Exercise
Look in the material below for the line with "Turn this picture" and the line with "const NECK_BOTTOM_Z = 93;", then set down exactly those two lines and all lines between, nothing more.
+++ Entries supplied +++
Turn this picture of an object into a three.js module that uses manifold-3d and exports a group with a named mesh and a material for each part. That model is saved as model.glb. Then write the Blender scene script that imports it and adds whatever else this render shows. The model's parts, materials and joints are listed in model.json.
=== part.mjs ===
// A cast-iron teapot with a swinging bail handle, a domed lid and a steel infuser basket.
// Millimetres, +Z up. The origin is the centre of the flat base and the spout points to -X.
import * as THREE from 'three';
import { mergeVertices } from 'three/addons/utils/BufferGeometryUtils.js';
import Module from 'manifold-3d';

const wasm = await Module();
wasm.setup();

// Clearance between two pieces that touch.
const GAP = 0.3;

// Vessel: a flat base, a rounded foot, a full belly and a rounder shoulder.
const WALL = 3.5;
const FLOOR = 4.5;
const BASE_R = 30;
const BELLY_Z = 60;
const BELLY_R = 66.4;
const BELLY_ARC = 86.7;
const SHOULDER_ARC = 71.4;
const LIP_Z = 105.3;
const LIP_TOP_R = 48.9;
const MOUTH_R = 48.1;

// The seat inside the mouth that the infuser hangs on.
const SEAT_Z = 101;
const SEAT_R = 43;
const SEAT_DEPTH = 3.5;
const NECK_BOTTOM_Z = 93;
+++
+++ Entries supplied +++
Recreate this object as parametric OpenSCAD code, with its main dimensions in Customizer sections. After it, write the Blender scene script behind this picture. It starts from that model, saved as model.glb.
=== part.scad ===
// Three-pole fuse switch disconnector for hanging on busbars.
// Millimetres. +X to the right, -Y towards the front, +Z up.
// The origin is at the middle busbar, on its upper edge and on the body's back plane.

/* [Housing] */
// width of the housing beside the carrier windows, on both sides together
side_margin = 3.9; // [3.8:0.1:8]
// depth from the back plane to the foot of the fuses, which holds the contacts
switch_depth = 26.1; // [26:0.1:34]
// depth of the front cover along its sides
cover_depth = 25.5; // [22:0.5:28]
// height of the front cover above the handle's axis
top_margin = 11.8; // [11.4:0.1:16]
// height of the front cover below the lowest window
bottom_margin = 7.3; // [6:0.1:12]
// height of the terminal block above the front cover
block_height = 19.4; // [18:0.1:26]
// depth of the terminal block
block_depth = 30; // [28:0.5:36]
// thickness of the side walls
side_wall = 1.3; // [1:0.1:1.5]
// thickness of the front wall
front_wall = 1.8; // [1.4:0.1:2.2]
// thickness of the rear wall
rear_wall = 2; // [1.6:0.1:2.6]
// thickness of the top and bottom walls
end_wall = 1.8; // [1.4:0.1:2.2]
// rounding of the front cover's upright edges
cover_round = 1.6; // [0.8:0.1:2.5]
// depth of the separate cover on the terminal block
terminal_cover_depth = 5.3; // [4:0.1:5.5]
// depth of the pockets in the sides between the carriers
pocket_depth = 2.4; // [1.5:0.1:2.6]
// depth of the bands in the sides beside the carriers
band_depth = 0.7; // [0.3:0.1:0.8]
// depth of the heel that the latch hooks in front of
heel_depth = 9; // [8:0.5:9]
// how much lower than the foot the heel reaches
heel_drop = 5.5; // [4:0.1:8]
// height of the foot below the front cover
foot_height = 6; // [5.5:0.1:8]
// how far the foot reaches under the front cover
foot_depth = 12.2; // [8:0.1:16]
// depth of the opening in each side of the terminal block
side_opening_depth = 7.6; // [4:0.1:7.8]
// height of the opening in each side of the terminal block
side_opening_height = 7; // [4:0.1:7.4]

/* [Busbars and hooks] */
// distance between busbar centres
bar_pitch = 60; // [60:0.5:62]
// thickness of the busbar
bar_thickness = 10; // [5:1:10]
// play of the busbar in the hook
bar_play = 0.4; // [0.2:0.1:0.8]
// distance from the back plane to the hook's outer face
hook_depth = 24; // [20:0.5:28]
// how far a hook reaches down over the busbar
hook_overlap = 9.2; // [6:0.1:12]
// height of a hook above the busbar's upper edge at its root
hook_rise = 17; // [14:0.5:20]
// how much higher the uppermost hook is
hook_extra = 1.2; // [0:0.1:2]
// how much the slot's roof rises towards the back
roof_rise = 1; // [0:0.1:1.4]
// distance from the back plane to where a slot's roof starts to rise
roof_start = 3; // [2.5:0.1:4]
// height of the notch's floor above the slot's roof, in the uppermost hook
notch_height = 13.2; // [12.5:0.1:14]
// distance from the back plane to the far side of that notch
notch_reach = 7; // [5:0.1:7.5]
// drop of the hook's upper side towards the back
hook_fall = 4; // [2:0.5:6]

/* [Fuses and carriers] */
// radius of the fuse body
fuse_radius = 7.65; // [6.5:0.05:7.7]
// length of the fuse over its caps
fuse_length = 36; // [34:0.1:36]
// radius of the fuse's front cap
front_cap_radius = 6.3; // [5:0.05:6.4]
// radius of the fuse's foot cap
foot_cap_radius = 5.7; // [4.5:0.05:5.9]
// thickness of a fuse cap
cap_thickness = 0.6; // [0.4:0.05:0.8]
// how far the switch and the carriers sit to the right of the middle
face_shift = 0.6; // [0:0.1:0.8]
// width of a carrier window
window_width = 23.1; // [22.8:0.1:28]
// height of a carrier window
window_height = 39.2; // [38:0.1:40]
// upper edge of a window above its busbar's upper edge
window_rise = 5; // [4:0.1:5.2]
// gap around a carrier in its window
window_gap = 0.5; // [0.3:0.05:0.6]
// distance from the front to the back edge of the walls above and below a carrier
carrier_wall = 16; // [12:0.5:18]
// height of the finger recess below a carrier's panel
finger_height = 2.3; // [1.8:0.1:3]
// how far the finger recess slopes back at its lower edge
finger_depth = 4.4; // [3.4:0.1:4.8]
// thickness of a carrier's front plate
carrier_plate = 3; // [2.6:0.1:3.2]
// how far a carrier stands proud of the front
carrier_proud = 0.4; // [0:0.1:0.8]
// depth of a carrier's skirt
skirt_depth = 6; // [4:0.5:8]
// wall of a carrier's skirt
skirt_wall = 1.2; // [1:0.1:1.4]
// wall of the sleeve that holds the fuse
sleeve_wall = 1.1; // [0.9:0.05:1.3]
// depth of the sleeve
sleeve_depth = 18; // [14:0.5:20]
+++
Solution for this task
Turn this picture of an object into a three.js module that uses manifold-3d and exports a group with a named mesh and a material for each part. That model is saved as model.glb. Then write the Blender scene script that imports it and adds whatever else this render shows. The model's parts, materials and joints are listed in model.json.
=== part.mjs ===
// A cast-iron teapot with a swinging bail handle, a domed lid and a steel infuser basket.
// Millimetres, +Z up. The origin is the centre of the flat base and the spout points to -X.
import * as THREE from 'three';
import { mergeVertices } from 'three/addons/utils/BufferGeometryUtils.js';
import Module from 'manifold-3d';

const wasm = await Module();
wasm.setup();

// Clearance between two pieces that touch.
const GAP = 0.3;

// Vessel: a flat base, a rounded foot, a full belly and a rounder shoulder.
const WALL = 3.5;
const FLOOR = 4.5;
const BASE_R = 30;
const BELLY_Z = 60;
const BELLY_R = 66.4;
const BELLY_ARC = 86.7;
const SHOULDER_ARC = 71.4;
const LIP_Z = 105.3;
const LIP_TOP_R = 48.9;
const MOUTH_R = 48.1;

// The seat inside the mouth that the infuser hangs on.
const SEAT_Z = 101;
const SEAT_R = 43;
const SEAT_DEPTH = 3.5;
const NECK_BOTTOM_Z = 93;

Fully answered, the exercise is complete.